To achieve this, rather than representing a rough hierarchy of occupational roles, level descriptors suitable for classifying OCN awards would need to define complexity differently. This was attempted by incorporating ideas from Bloom’s Taxonomy (Wilson, 2010). By estimating how long it might take to achieve a set of learning outcomes (size), and by matching those outcomes to a framework level (complexity), the currency of an OCN award within the NOCN framework was established.[footnote 16]
The use of the CASLO approach also appears to have been driven by a desire to facilitate domain mastery. That is, with the move towards specification in terms of learning outcomes, the OCNs formally agreed that awards should be contingent upon actually achieving the specified learning outcomes, and not simply upon having completed the programme of study (Wilson, 2010).
The QCF
A final question concerns intentions underlying the design of the Qualifications and Credit Framework. Again, it is not easy to identify these intentions, as they were never set out in terms of the 4 goals described above. Yet, because the QCF appears to have been strongly influenced by the OCN approach, it seems reasonable to conclude that a principal goal influencing adoption of the CASLO approach within the QCF was a desire to facilitate radical domain personalisation – albeit at the third rather than the fourth level – implying that the CASLO approach was adopted to help support claims concerning comparable demands, common currency, and exchangeability.

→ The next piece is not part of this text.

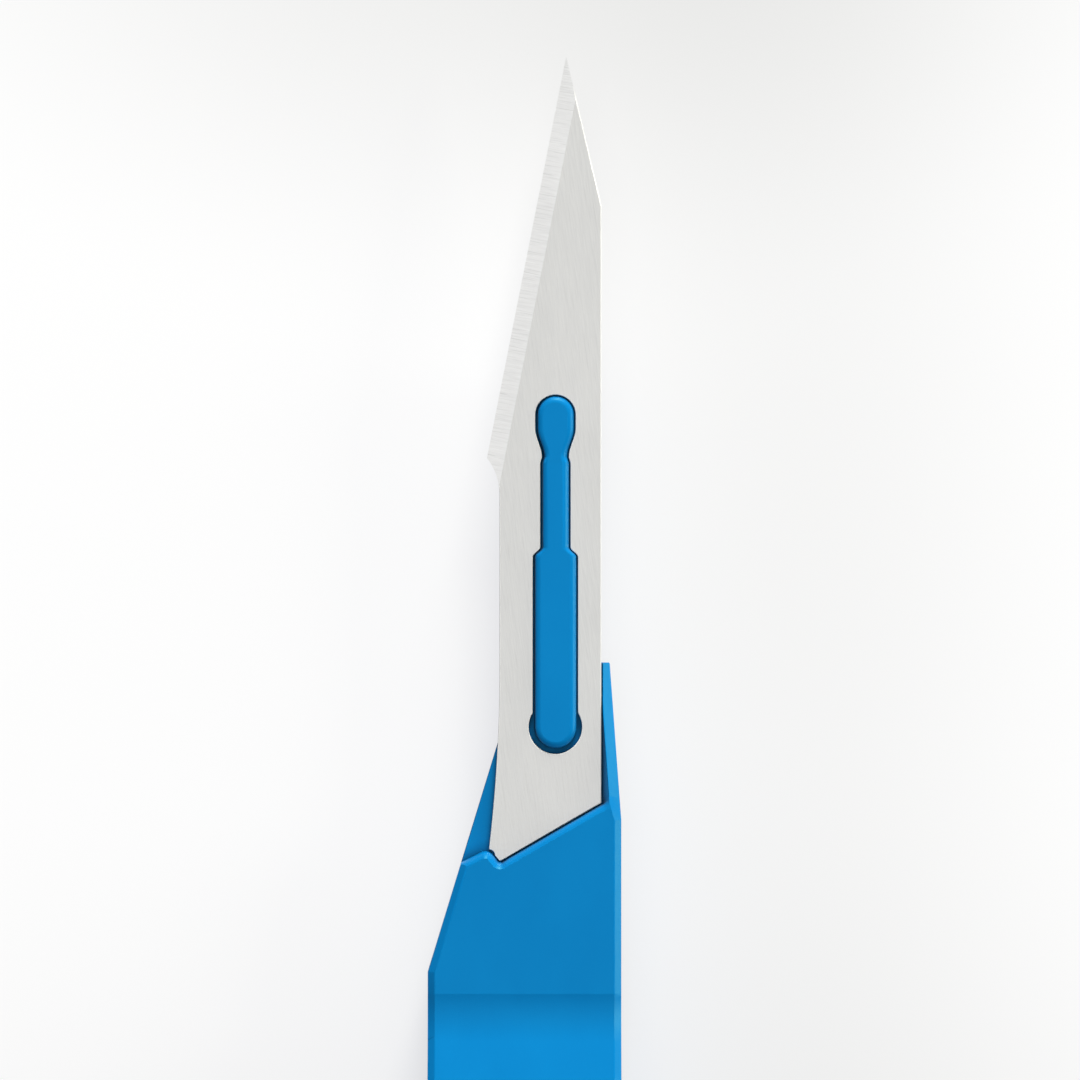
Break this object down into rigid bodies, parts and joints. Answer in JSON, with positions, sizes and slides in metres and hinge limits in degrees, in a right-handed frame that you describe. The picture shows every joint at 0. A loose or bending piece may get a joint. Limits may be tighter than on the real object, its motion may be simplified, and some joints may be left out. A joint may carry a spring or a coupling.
{
  "type": "disposable scalpel",
  "caption": "Disposable scalpel: a pointed stainless blade with a keyhole slot, seated on the boss of a flat moulded plastic handle with a thumb hollow and grip grooves.",
  "frame": {"origin": "middle of the footprint's box, on the surface that the handle's back lies on", "axes": "+Y from the handle's tail to the blade's tip, +Z out of the face that carries the blade, +X towards the blade's spine"},
  "size_m": [0.0116, 0.16, 0.0058],
  "materials": {
    "stainless": "brushed along its length, with a brighter ground bevel",
    "blue_plastic": "satin moulded blue"
  },
  "bodies": {
    "root": {"blade": "stainless", "handle": "blue_plastic"}
  },
  "joints": []
}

It has certainly been said that parity within the QCF provided a basis for claiming that qualifications should be treated equivalently within accountability measures, for example, underpinning the idea of a ‘GCSE equivalent’ qualification for key stage 4 performance table computations (Wolf, 2011). Furthermore, a guidance note on ‘Writing QCF Units: How Much Detail to Provide’ (FAB & JCQ, 2010) was very explicit on how the learning outcomes and assessment criteria within QCF units needed to be written: to provide the level of detail necessary to indicate the ‘amount’ of learning required (to allocate credit), to indicate the ‘demand’ of the learning required (to allocate levels), and to indicate the ‘content’ of the learning required (to ensure that the units would refer to equivalent achievements when employed by different awarding organisations). This was intended to support comparability judgements related to accreditation decisions, and ultimately to support credit transfer across providers.[footnote 17]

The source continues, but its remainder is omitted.